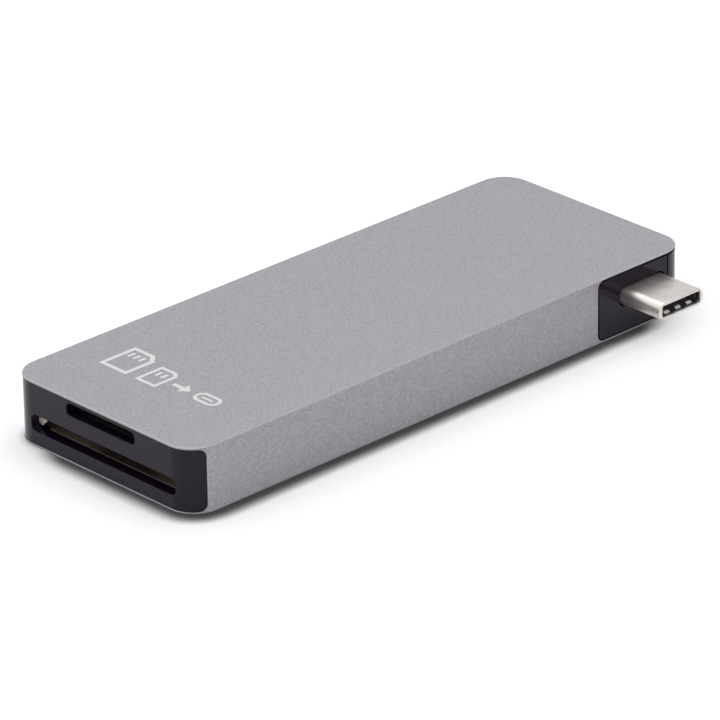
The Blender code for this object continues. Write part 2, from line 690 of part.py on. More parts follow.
def build_microsd_pin():
    """Bent wire: one leg turns in the base, the other rides in the slider's cam."""
    x, y = PIN_PIVOT
    wire = 0.24
    pin = prism("microsd_latch_pin", obround(x, y, wire, wire, 4), "Z", 6.9, 7.6)
    tip = prism("pin_tip", obround(PIN_TIP_X, y, wire, wire, 4), "Z", 7.02, 7.6)
    bar = box("pin_bar", x - wire / 2, PIN_TIP_X + wire / 2, y - wire / 2, y + wire / 2, 7.4, 7.62)
    join(pin, bar, tip)
    set_pivot(pin, x, y, 7.5)
    return paint(pin, *STEEL)


def build_microsd_spring():
    spring = coil("microsd_spring", (MICRO_X1 - 5.6, 6.05, 6.87), 4.75, 6.5, 0.38, 0.14)
    smooth(spring, 60)
    return paint(spring, *STEEL)


def build_microsd_contacts():
    reach = ((1.1, 5.77), (0.45, 5.77), (0.2, 6.42), (-1.8, 6.44), (-5.4, 6.8), (-6.0, 6.8), (-6.5, 6.5))
    outline = strip([(MICRO_X1 + u, v) for u, v in reach], 0.1)
    for k in range(MICRO_CONTACTS):
        y = MICRO_Y + (k - (MICRO_CONTACTS - 1) / 2) * MICRO_PITCH
        contact = prism(f"microsd_contact_{k + 1}", outline, "Y", y - 0.28, y + 0.28)
        paint(contact, *BRONZE)


def main():
    clear_scene()
    build_housing()
    build_card_end_cap()
    build_port_end_cap()
    build_plug_bezel()
    build_plug_shell()
    build_plug_insulator()
    build_ground_spring("plug_ground_spring_top", 1)
    build_ground_spring("plug_ground_spring_bottom", -1)
    build_plug_latch("plug_latch_1", -1)
    build_plug_latch("plug_latch_2", 1)
    build_main_board()
    build_board_parts()
    for k, x in enumerate(USB_A_X, start=1):
        build_usb_a_shell(f"usb_a_shell_{k}", x)
        build_usb_a_insulator(f"usb_a_insulator_{k}", x)
    build_usb_c_port()
    build_sd_base()
    build_sd_shell()
    build_sd_contacts()
    build_sd_lever("sd_detect_lever", DETECT_PIVOT)
    build_sd_lever("sd_write_protect_lever", PROTECT_PIVOT)
    build_microsd_base()
    build_microsd_shell()
    build_microsd_slider()
    build_microsd_spring()
    build_microsd_pin()
    build_microsd_contacts()


main()
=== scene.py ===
"""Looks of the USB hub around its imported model: materials, small parts, floor, lights and camera.

Lengths are millimetres unless a name says otherwise; MM turns them into metres.
"""

import math

import bmesh
import bpy
from mathutils import Matrix, Vector


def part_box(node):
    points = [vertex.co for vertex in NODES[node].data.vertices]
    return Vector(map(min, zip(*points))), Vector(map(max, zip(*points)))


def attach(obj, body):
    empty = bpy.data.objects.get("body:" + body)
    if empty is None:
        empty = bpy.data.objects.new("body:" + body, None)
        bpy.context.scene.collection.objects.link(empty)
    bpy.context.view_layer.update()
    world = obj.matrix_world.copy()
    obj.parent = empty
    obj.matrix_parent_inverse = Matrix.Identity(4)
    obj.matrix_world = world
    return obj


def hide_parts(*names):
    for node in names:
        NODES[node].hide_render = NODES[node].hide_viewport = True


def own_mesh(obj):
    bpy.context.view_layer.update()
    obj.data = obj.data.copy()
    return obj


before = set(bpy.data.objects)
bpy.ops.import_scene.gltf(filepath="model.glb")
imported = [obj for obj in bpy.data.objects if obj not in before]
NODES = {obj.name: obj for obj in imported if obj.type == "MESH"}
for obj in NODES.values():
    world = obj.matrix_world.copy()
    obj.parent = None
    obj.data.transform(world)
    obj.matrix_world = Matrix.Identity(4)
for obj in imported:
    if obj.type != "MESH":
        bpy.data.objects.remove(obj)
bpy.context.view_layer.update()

MM = 0.001


def box_mm(node):
    """A CAD node's lowest and highest corner in millimetres."""
    return tuple(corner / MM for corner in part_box(node))


def middle_mm(node):
    low, high = box_mm(node)
    return (low + high) / 2


# Places taken from the CAD nodes
TOP = box_mm("housing")[1].z
BOARD_TOP = box_mm("main_board")[1].z
PLUG = middle_mm("plug_shell")
PORT = middle_mm("usb_c_port_shell")

# Camera, at the photograph's angle
AZIMUTH, ELEVATION, ROLL = math.radians(-43.2824), math.radians(25.2456), math.radians(-0.9587)
CAMERA_DISTANCE, CAMERA_RIGHT, CAMERA_UP = 720.93, 0.3825, 1.1791
LENS, SENSOR = 284.04, 36.0
CLIP_NEAR, CLIP_FAR = 0.01, 20.0

# Light: a softbox overhead, tilted away from the camera, in a room that is brightest behind the object
BEHIND = (0.679, 0.734, 0.0)
LEFT = (-0.734, 0.679, 0.0)
SOFTBOX_TILT, SOFTBOX_WATTS = math.radians(11.0), 42.0
# The softbox's height above the floor and its side, in metres
SOFTBOX_HEIGHT, SOFTBOX_SIDE = 3.0, 4.0
ROOM = 0.105
ROOM_COLOUR = (0.985, 0.97, 1.0, 1.0)
# Parts of the room: a direction, where along it the light starts and is full, and how much it adds
STUDIO = (
    (BEHIND, -1.0, -0.55, 0.42),
    (BEHIND, 0.0, 0.8, 0.21),
    ((0.0, 0.0, 1.0), 0.3, 0.75, 0.45),
    (LEFT, 0.35, 0.9, 0.45),
)

# Floor: half its side in metres, how strongly it glows, so that no shadow on it is black, and how much
# of that glow the paper reflects less
FLOOR_HALF = 4.0
GLOW, GLOW_REPAID = 0.2, 0.83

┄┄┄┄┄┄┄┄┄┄

### Short exercise
Give again, word for word, only the lines running from the line with "build_sd_shell()" through the line with "from mathutils import Matrix, Vector"; include both of those lines.

### Task solution
    build_sd_shell()
    build_sd_contacts()
    build_sd_lever("sd_detect_lever", DETECT_PIVOT)
    build_sd_lever("sd_write_protect_lever", PROTECT_PIVOT)
    build_microsd_base()
    build_microsd_shell()
    build_microsd_slider()
    build_microsd_spring()
    build_microsd_pin()
    build_microsd_contacts()


main()
=== scene.py ===
"""Looks of the USB hub around its imported model: materials, small parts, floor, lights and camera.

Lengths are millimetres unless a name says otherwise; MM turns them into metres.
"""

import math

import bmesh
import bpy
from mathutils import Matrix, Vector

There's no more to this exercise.